3. For Retail Investors:
- Understand the Acceptance Ratio: In a tender offer, if the number of shares tendered exceeds the number the company intends to buy back, the acceptance is done on a proportionate basis. For large, liquid stocks like Infosys, this ratio can be low. Do not make financial plans assuming all your tendered shares will be accepted.
- Process Familiarity: Ensure you understand the procedure to tender shares through your broker or depository participant (DP). The process is straightforward but requires action within a specific window.
Conclusion: A Probable Event Anchored in Financial Prudence
The possibility of an Infosys Buyback in 2025 is high. It is grounded in the company’s established capital return policy, its historical pattern of behavior, and its continued ability to generate vast amounts of free cash flow. While not a certainty due to potential strategic acquisitions or a severe economic downturn, it remains the logical next step in Infosys’s journey of disciplined capital allocation.
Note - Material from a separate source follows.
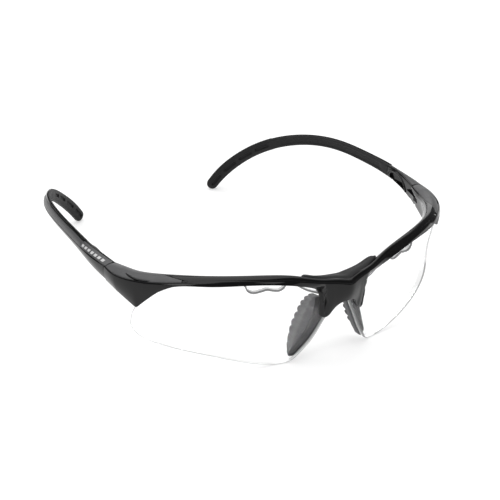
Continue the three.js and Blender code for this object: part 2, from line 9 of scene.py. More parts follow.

For the market, it would be a reaffirmation of Infosys’s status as a mature, responsible, and shareholder-centric blue chip. It would signal management’s confidence in its stability and future. For investors, it represents an opportunity for a tax-efficient exit at a premium or an enhancement in the value of their retained holding. However, the cornerstone of investment in Infosys, or any company, must always be a belief in its underlying business, not just in the financial engineering of a buyback. The buyback is the fruit of a strong tree; the focus should remain on the health of the tree itself. As 2025 approaches, investors would do well to keep an eye on the company’s quarterly results, cash flow statements, and management commentary for clues that will turn this strong probability into a reality.